Stored data entries
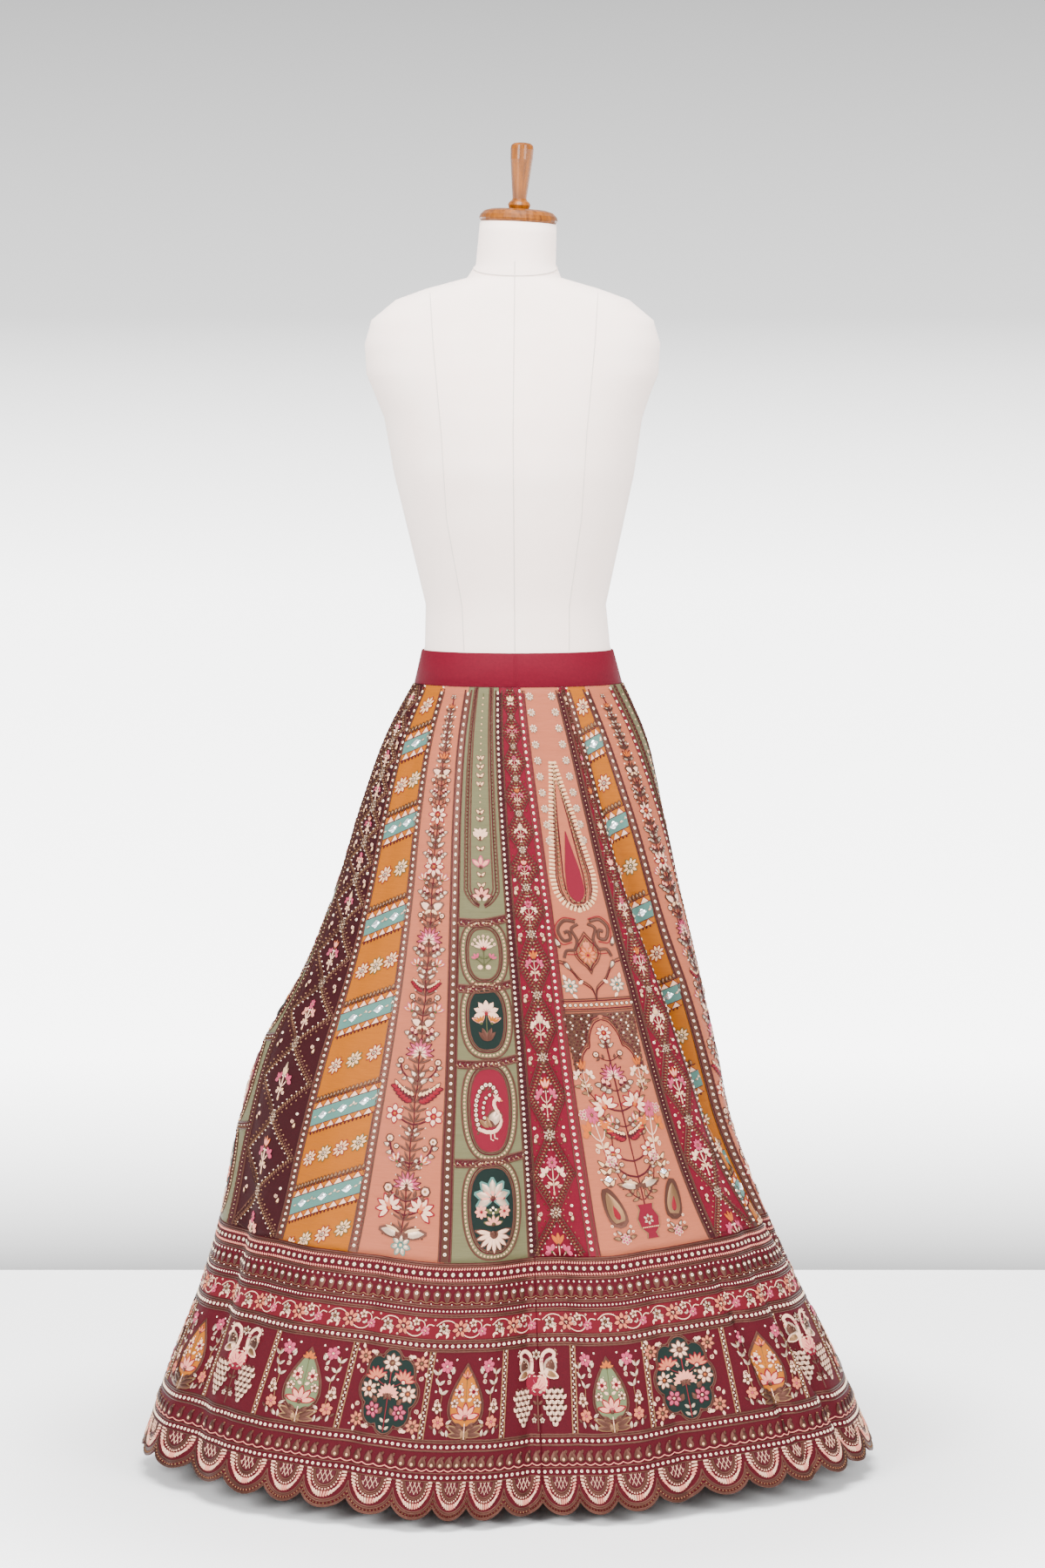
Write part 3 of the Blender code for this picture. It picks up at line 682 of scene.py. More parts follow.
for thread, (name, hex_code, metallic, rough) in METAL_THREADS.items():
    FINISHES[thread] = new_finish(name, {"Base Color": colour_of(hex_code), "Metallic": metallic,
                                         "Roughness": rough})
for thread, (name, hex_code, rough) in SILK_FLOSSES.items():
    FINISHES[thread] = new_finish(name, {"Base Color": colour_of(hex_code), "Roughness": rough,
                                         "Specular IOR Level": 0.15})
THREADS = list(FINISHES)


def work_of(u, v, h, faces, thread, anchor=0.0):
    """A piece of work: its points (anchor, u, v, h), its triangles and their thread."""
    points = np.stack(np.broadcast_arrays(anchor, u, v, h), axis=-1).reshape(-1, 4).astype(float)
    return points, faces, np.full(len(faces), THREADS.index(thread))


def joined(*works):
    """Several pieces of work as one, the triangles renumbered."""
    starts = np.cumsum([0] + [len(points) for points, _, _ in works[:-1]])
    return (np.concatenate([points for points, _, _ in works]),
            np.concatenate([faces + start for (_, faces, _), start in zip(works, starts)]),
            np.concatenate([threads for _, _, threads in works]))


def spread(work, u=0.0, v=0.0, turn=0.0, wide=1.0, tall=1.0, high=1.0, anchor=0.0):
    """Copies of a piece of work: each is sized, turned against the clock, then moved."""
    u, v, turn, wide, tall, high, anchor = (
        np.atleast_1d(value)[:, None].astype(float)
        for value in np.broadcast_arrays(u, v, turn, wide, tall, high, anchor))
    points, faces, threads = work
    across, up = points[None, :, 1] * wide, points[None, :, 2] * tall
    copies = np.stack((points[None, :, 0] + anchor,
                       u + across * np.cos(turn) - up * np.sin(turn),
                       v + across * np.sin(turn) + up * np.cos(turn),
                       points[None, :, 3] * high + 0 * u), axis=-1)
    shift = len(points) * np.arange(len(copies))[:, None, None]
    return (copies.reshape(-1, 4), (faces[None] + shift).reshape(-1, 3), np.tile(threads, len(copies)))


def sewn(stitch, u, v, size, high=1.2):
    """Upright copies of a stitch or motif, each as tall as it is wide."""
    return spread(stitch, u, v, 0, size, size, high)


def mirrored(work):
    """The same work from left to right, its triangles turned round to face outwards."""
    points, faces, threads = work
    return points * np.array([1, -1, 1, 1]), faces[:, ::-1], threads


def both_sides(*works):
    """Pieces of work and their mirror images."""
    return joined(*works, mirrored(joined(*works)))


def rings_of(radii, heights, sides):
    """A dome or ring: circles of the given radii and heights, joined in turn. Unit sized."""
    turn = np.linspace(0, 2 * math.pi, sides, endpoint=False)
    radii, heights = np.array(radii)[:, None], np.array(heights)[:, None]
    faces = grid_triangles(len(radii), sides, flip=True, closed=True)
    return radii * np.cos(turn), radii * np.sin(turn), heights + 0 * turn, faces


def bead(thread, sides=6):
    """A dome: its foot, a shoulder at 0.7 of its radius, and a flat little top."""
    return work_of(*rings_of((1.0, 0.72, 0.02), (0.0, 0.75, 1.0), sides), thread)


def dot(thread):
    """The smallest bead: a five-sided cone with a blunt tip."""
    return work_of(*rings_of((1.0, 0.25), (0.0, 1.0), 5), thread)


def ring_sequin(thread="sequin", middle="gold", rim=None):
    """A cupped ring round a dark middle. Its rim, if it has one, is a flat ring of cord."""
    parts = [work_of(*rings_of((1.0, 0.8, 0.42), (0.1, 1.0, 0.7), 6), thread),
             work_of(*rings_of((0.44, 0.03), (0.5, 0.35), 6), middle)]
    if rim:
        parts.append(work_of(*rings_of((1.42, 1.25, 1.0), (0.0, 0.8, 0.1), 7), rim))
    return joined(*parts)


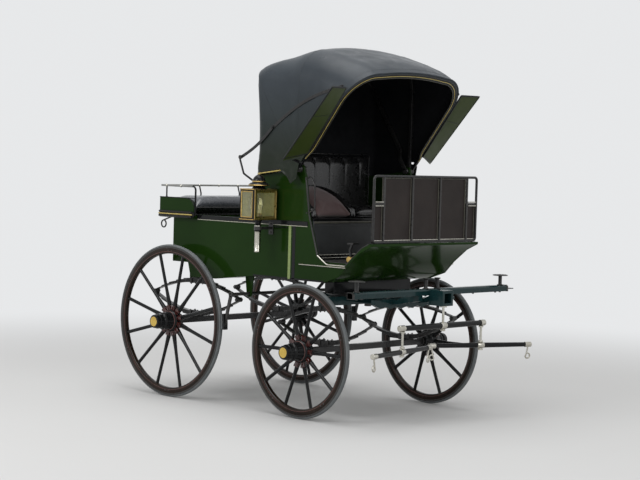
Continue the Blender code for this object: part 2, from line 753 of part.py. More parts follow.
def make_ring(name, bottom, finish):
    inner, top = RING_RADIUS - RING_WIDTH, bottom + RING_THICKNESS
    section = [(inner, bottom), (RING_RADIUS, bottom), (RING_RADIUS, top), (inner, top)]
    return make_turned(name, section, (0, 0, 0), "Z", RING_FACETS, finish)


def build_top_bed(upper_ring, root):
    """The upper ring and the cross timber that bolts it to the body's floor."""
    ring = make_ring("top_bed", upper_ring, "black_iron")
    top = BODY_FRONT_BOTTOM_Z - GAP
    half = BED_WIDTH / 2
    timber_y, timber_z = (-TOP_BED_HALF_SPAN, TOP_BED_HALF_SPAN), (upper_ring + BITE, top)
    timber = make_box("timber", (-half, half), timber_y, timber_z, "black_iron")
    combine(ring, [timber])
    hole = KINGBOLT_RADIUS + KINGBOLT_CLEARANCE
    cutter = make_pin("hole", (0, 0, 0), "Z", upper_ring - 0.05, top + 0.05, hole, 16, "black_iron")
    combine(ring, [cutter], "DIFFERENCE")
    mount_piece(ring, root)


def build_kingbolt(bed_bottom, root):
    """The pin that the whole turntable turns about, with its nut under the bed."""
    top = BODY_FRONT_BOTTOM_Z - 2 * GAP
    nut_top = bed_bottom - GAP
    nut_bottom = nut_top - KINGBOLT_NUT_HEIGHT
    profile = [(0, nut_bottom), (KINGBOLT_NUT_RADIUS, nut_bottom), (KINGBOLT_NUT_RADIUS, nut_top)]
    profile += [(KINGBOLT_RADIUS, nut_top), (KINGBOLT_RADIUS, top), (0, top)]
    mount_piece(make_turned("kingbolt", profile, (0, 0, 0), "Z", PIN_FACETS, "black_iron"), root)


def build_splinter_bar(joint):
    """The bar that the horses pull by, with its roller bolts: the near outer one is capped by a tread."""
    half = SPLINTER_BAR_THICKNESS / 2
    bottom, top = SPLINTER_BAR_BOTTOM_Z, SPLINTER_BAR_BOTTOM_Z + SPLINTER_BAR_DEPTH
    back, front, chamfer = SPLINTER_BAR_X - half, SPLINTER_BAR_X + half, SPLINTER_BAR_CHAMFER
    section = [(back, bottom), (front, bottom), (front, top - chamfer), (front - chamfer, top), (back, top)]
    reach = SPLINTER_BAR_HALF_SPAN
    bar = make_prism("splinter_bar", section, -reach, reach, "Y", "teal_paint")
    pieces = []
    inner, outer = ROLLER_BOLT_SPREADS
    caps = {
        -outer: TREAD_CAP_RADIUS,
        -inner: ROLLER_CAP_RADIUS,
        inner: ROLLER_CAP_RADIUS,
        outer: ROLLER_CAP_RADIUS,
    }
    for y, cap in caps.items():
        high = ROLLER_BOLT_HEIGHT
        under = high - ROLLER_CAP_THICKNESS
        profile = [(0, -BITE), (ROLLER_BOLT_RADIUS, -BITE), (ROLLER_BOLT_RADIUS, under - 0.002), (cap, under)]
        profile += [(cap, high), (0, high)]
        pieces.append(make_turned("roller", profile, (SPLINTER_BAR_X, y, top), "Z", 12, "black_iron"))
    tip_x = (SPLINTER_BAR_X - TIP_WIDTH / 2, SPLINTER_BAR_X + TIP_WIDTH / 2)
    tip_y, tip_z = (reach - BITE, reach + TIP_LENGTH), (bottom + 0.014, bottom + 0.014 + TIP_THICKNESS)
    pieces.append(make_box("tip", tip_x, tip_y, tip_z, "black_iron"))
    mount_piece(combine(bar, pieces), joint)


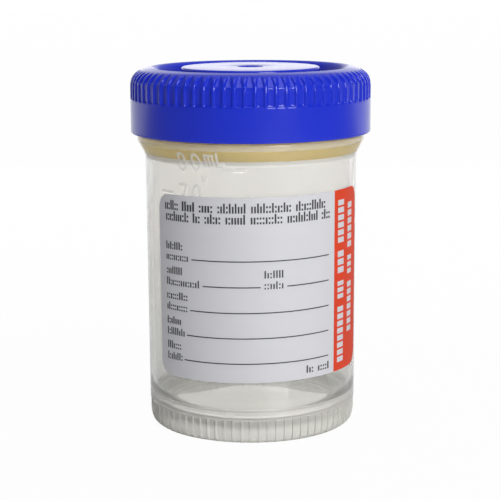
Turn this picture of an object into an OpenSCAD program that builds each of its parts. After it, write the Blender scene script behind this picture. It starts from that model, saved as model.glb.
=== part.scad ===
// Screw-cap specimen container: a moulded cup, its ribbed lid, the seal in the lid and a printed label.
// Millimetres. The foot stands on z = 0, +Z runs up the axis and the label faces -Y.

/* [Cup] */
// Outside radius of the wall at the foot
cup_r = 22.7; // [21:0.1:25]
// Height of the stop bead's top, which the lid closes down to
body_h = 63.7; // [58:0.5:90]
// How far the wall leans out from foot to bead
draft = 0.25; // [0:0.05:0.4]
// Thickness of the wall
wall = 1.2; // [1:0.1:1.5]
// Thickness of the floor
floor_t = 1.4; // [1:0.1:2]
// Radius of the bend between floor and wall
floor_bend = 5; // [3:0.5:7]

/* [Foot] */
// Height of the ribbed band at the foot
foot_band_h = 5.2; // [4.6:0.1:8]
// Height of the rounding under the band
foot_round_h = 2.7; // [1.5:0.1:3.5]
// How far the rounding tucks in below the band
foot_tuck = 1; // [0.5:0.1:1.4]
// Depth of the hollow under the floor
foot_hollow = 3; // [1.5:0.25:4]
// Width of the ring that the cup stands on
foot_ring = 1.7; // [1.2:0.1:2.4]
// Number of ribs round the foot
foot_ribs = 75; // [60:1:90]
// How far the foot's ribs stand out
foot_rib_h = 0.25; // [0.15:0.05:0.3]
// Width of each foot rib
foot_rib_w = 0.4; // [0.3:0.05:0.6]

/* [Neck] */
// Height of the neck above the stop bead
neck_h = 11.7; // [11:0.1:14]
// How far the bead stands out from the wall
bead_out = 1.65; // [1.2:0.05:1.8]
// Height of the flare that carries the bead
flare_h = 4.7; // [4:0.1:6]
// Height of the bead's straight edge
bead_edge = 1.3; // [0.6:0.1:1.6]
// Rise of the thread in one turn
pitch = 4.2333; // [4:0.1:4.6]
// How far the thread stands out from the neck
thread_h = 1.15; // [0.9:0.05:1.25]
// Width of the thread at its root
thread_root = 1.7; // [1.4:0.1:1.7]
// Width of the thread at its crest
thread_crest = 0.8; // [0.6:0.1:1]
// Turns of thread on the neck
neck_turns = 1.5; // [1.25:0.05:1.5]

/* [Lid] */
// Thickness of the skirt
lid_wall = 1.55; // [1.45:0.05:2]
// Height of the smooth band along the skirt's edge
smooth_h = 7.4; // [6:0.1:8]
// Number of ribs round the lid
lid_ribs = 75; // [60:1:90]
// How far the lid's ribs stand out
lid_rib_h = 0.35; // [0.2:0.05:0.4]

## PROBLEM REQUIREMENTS
Please give back only the lines between the first line of the entries and the line with "np.concatenate([threads for _, _, threads", both ends included, word for word.

## WRITTEN RESPONSE
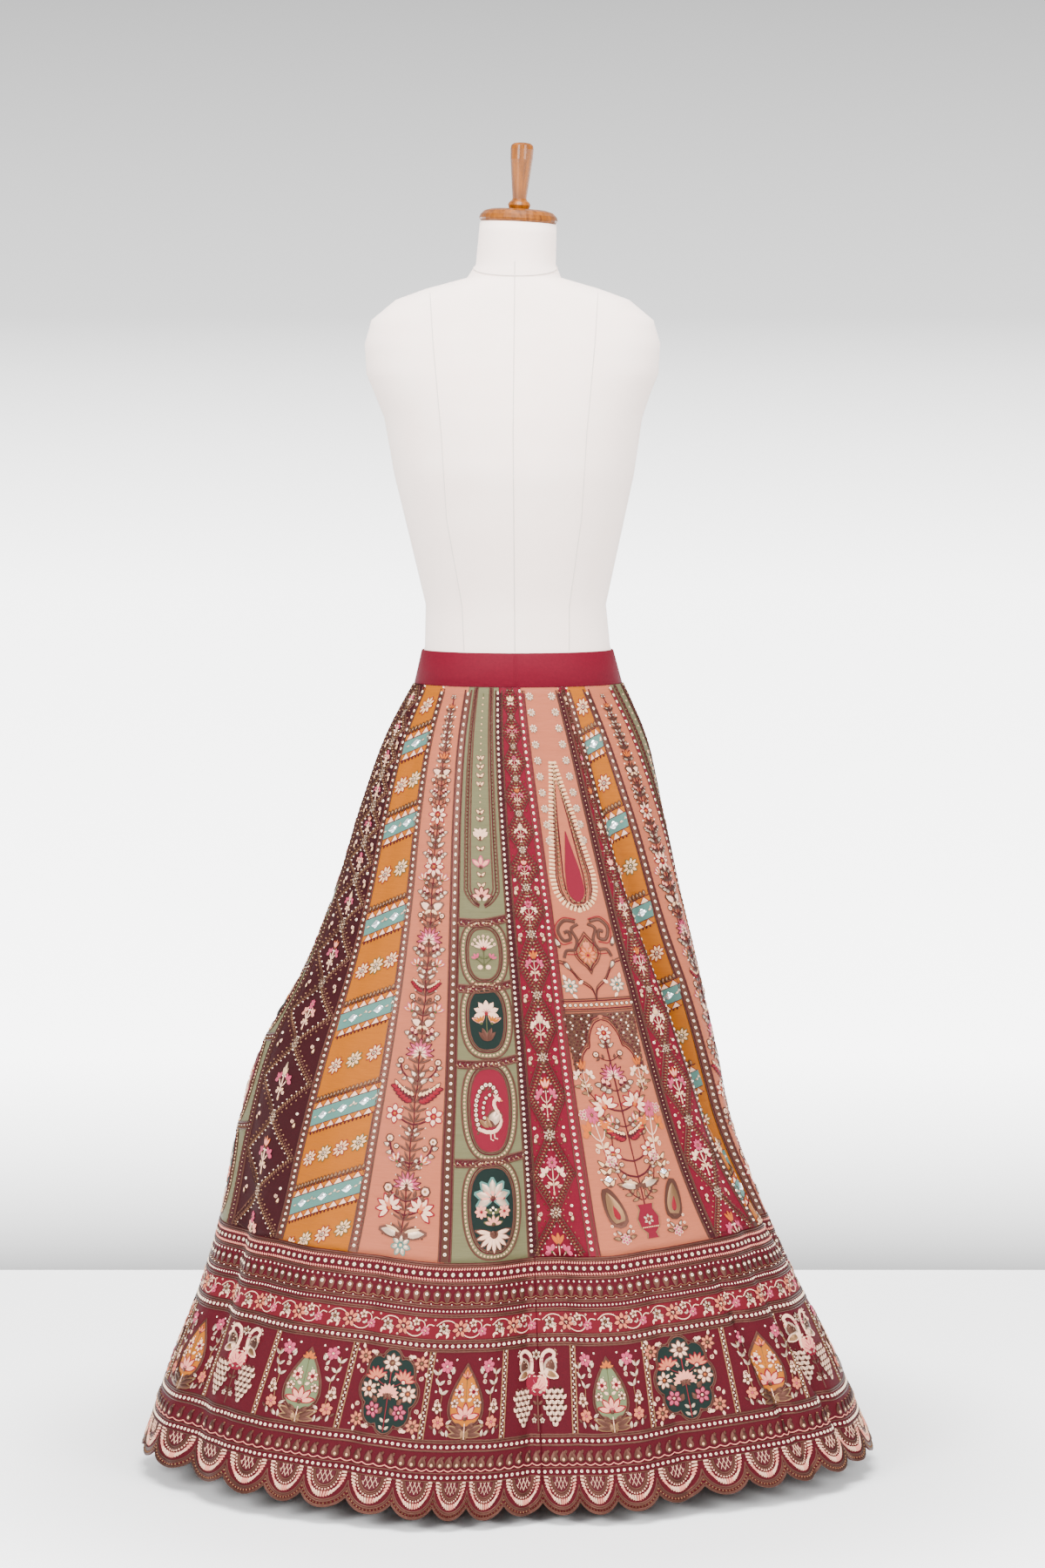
Write part 3 of the Blender code for this picture. It picks up at line 682 of scene.py. More parts follow.
for thread, (name, hex_code, metallic, rough) in METAL_THREADS.items():
    FINISHES[thread] = new_finish(name, {"Base Color": colour_of(hex_code), "Metallic": metallic,
                                         "Roughness": rough})
for thread, (name, hex_code, rough) in SILK_FLOSSES.items():
    FINISHES[thread] = new_finish(name, {"Base Color": colour_of(hex_code), "Roughness": rough,
                                         "Specular IOR Level": 0.15})
THREADS = list(FINISHES)


def work_of(u, v, h, faces, thread, anchor=0.0):
    """A piece of work: its points (anchor, u, v, h), its triangles and their thread."""
    points = np.stack(np.broadcast_arrays(anchor, u, v, h), axis=-1).reshape(-1, 4).astype(float)
    return points, faces, np.full(len(faces), THREADS.index(thread))


def joined(*works):
    """Several pieces of work as one, the triangles renumbered."""
    starts = np.cumsum([0] + [len(points) for points, _, _ in works[:-1]])
    return (np.concatenate([points for points, _, _ in works]),
            np.concatenate([faces + start for (_, faces, _), start in zip(works, starts)]),
            np.concatenate([threads for _, _, threads in works]))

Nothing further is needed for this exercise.